Derrimon owns various consumer brands, such as Delect, under which it distributes grocery items, Spicy Hill for packaged soups and spices, and Gentle and Refresh soaps; and it also represents about 10 third-party brands that the company distributes, some exclusively, under contract, Cotterell said.

The latter element of the business, distribution of branded consumer goods, is where Cotterell is now looking for new opportunity. It’s a space that’s highly competitive, and features heavy-hitters such as Wisynco, Seprod, GraceKennedy and Lasco Distributors.

Cotterell said that, over time, Derrimon will add another three to four proprietary brands and four to five brands under third-party distribution arrangements, and that the brand strategy would take shape over the next twelve months.

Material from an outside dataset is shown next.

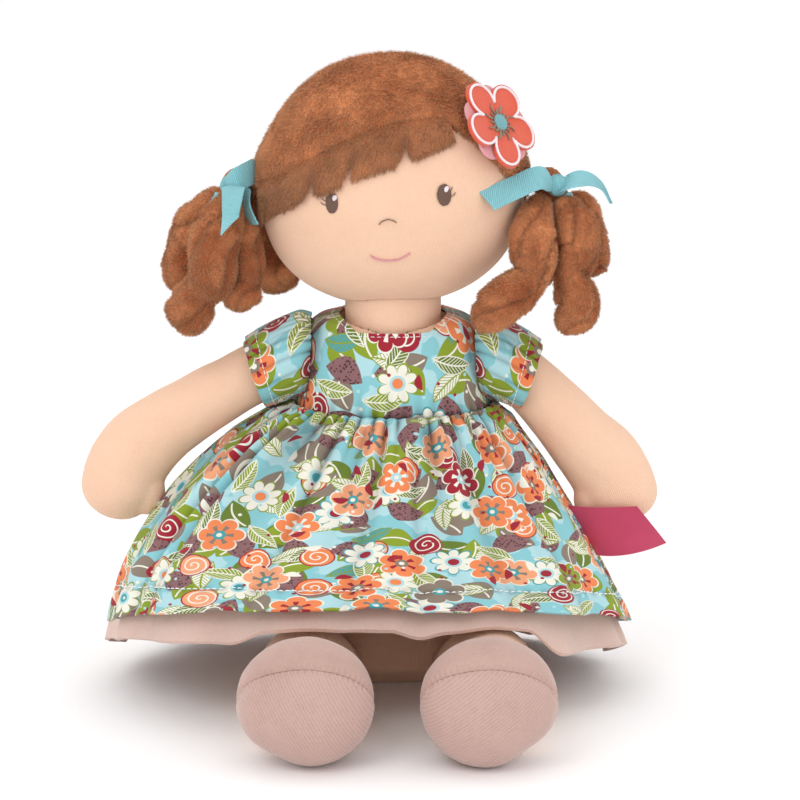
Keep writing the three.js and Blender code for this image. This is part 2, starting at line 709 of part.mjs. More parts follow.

“Our customers can expect to see more of the brands in the portfolio and we will add more brands and brand extensions beginning now and into 2025,” he said.

The 105,000 square feet of storage space operated by Derrimon at Ferry in Kingston will be its main warehouse. The Kingston-based company also has another 60,000 square feet warehouse at its operational hub on Marcus Garvey Drive.

Amid the shift in focus, Derrimon has been ramping up promotion of the brands currently in its distribution portfolio, a campaign that kicked off in November 2023 and is part of the more extensive three-year programme to reposition the business.

To aid in the three-year effort, Derrimon Trading in January landed a loan from IDB Invest, a member of the Inter-American Development Bank group through which the multilateral agency backs private initiatives.

The loan will flow to Derrimon in three tranches: US$3 million for capital expenditure, which will be used to modernise the company’s warehouse and distribution centre and install solar panels; a US$5-million line of credit for Derrimon to purchase from suppliers in various jurisdictions, including Guyana, Suriname and Norway; and US$5 million for other capital expenditure and working capital. The latter was described as uncommitted in a market filing.

Cotterell has said that only US$8 million of the loan would be drawn down for now.

He said Derrimon was able to snag the loan deal on “very favourable terms” because the company had successfully argued that it had a role to play in food security, and had credentials as a listed company.

The three-year programme that the company has embarked on will focus on growing its domestic market share, while also cranking up sales to export markets.

“You’re already seeing us in the eastern USA, we’re pushing out to the rest of North America, including Canada, then there is Caricom, and we will also be going into Europe,” Cotterell said.